Il sera intéressant de voir quelle attitude il va adopter dans le cas où l’Arabie Saoudite et ses alliés mettaient à exécution leur décision d’obliger les pays tiers à choisir leur camp dans leur politique d’échanges économiques. La même réflexion s’applique à l’autre Etat du Golfe qui est resté jusqu’ici en retrait : Oman.
On ne peut manquer de relever ici que les pays arabes du Golfe, et en particulier les petits émirats situés sur la partie orientale de la péninsule arabique, ont pris ces dernières années une importance disproportionnée sur l’échiquier du jeu diplomatique, bien au-delà de la région à laquelle ils appartiennent, et ce à travers le soutien que certains d’entre eux apportent à d’autres pays grâce à leurs moyens financiers hors normes.
C’est particulièrement le cas du Qatar, qui a soutenu les révolutions arabes, et qui a favorisé aussi la composante islamiste dans la participation à ces mouvements d’insurrection. Mais c’est aussi, comme chacun sait, celui des Emirats arabes unis, dont l’option a été de contrecarrer les manœuvres du Qatar. A telle enseigne que dans beaucoup de pays arabes touchés par les insurrections, le spectre politique se divise en courants proches du Qatar et en courants proches des Emirats. Comme si la rivalité de ces deux émirats dont la superficie équivaut à deux de leurs provinces s’était entièrement déplacée à l’intérieur de leur vie politique.
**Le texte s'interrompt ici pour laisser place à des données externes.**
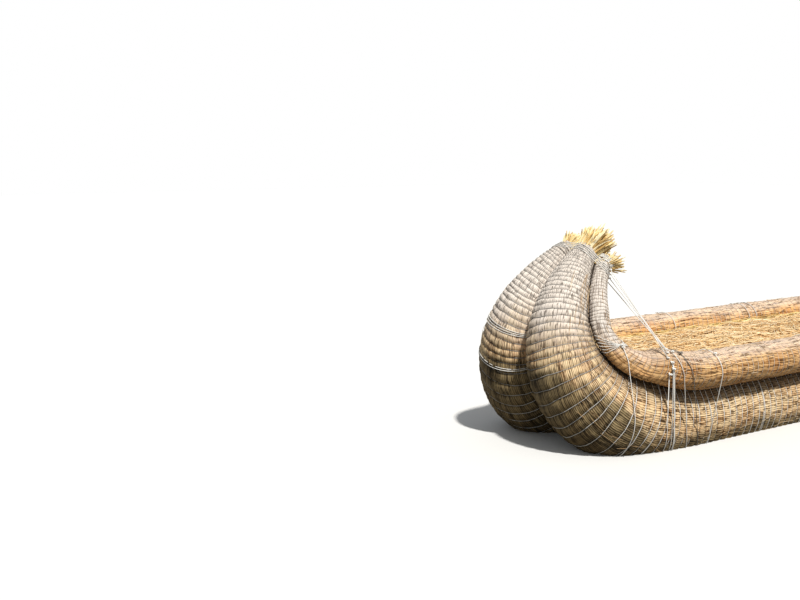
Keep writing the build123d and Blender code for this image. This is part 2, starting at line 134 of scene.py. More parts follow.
def ahead(s):
    """Unit vectors along the spine."""
    slope = spine(s)[2]
    return np.stack([np.cos(slope), 0 * slope, np.sin(slope)], -1)


def tapered(s, start, full, tip):
    share = np.clip((np.abs(s) - start) / (TIP - start), 0, 1)
    return full + (tip - full) * share**2 * (1 + TAPER_EASE) / (share + TAPER_EASE)


def hull_roll(s):
    r = tapered(s, HULL_TAPER_START, HULL_RADIUS, HULL_TIP_RADIUS)
    return r, 0 * r, r


def gunwale_roll(s):
    hull = hull_roll(s)[2]
    r = tapered(s, GUNWALE_TAPER_START, GUNWALE_RADIUS, GUNWALE_TIP_RADIUS)
    return hull + (hull + r) * np.sin(GUNWALE_LEAN), (hull + r) * np.cos(GUNWALE_LEAN), r


def heart_roll(s):
    hull = hull_roll(s)[2]
    r = tapered(s, HULL_TAPER_START, HEART_RADIUS, HEART_TIP_RADIUS)
    return 0 * r, np.sqrt((hull + r) ** 2 - hull**2), r


def wander(angle, turn):
    """How far a wound turn strays from its place, as hand winding does."""
    slow = 0.0022 * np.sin(2 * angle + 0.9 * turn) + 0.0018 * np.sin(5 * angle - 2.3 * turn)
    return slow + 0.0010 * np.sin(11 * angle + 3.7 * turn)


def squared(roll, s, angle):
    """The s of points at angles round a roll, for a turn at s that lies square to the roll where it leans."""
    step = 0.002
    (y0, n0, r0), (y1, n1, r1) = roll(s - step), roll(s + step)
    slope_y, slope_n, r = (y1 - y0) / (2 * step), (n1 - n0) / (2 * step), (r0 + r1) / 2
    return s - r * (slope_y * np.cos(angle) + slope_n * np.sin(angle))


class Turns:
    """The turns of cord wound on a roll: turn number against s, from the pitch along the roll itself."""

    def __init__(self, roll, pitch):
        self.s = np.linspace(-TIP, TIP, 6000)
        y, n, _ = roll(self.s)
        steps = np.linalg.norm(np.diff(place(self.s, y, n), axis=0), axis=1)
        self.length = np.concatenate([[0], np.cumsum(steps)])
        self.length -= self.length[-1] / 2
        middle_pitch = (pitch_at(self.s[:-1], pitch) + pitch_at(self.s[1:], pitch)) / 2
        uneven = 0.10 * np.sin(23 * self.s[1:] + 1) + 0.09 * np.sin(41 * self.s[1:])
        middle_pitch *= 1 + uneven
        self.turn = np.concatenate([[0], np.cumsum(steps / middle_pitch)])
        self.count = int(self.turn[-1])

    def s_of(self, turn):
        return np.interp(turn, self.turn, self.s)

    def length_of(self, s):
        return np.interp(s, self.s, self.length)


def pitch_at(s, pitch):
    """Pitch by place: rows of (distance from midships, pitch)."""
    return np.interp(np.abs(s), [row[0] for row in pitch], [row[1] for row in pitch])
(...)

Récemment, l’Etat émirati a cependant pris une initiative de médiation qui le rapproche du rôle joué actuellement par le Koweït. Mais, à vrai dire, ce rôle, il ne l’a pas conçu comme quelque chose qui l’obligeait à se départir d’une position favorable à l’un des protagonistes du conflit. Nous voulons parler ici de la réunion organisée à Abou Dhabi le 2 mai dernier et qui concerne la crise libyenne.
Cette réunion était doublement importante parce que, pour la première fois, elle a permis une rencontre directe entre le Premier ministre du gouvernement d’union nationale, Fayez El-Sarraj, et le maréchal Khelifa Hafter. Le lendemain, le président égyptien faisait le déplacement et se joignait aux deux précédents. Un accord a été signé à l’issue de cette réunion d’Abou Dhabi en vertu duquel le Conseil présidentiel — structure prévue dans les accords de Skhirat — faisait une place en son sein au maréchal Hafter.
Il est assez clair que pareille initiative a surtout fait l’affaire de ce dernier, dont aussi bien les Emirats que l’Egypte sont des soutiens fidèles dans ses combats contre ses adversaires islamistes. Le contrecoup de l’accord signé a été, par conséquent, que les milices qui continuent de se partager le contrôle dans la zone occidentale du pays, ainsi que les mouvements politiques qui formaient l’ancien pouvoir à Tripoli, se sont sentis floués et trahis par Fayez Al-Sarraj, qu’ils avaient soutenu dans le passé dans le cadre de la mise en application des accords de Skhirat et à qui ils reprochent maintenant sa diplomatie des concessions à l’ennemi juré qu’est Khelifa Haftar.
La diplomatie émiratie de la médiation a donc eu des résultats mais ces résultats demeurent manifestement limités. C’est un peu l’inverse avec une autre initiative de médiation, qui est l’initiative tunisienne, engagée le 15 décembre dernier. Elle n’a aucun résultat concret à faire valoir à ce jour mais elle œuvre dans la discrétion à l’atteinte d’un accord global, qui n’exclut personne, et elle cherche à élargir la base de soutien international en vue de la mise en place d’un processus de dialogue national en Libye.
Cette option a été réaffirmée dimanche dernier à Addis Abeba, lors d’un discours de Béji Caïd Essebsi lu par les soins du ministre des Affaires étrangères devant les participants à la réunion du Comité de haut niveau de l’Union africaine. Le président tunisien a appelé le secrétaire général de l’ONU à hâter la mise en place d’un dialogue politique conformément aux mécanismes convenus dans l’accord politique du 15 décembre.
L’appel lancé à celui qui préside aux destinées de l’Organisation des Nations unies à partir de l’enceinte de l’Union africaine est en soi porteur d’un message implicite : il consacre, comme nous le disions, le choix de mobiliser un soutien large en faveur de la solution du dialogue politique, et de rechercher ces soutiens en priorité au niveau de la région où se situe le conflit. Il sera intéressant de voir, dans les jours qui viennent, comment la crise du Golfe pourra de son côté faire émerger de nouvelles initiatives diplomatiques arabes : des initiatives plus engagées que celle dont le Koweït nous a donné jusqu’ici l’exemple.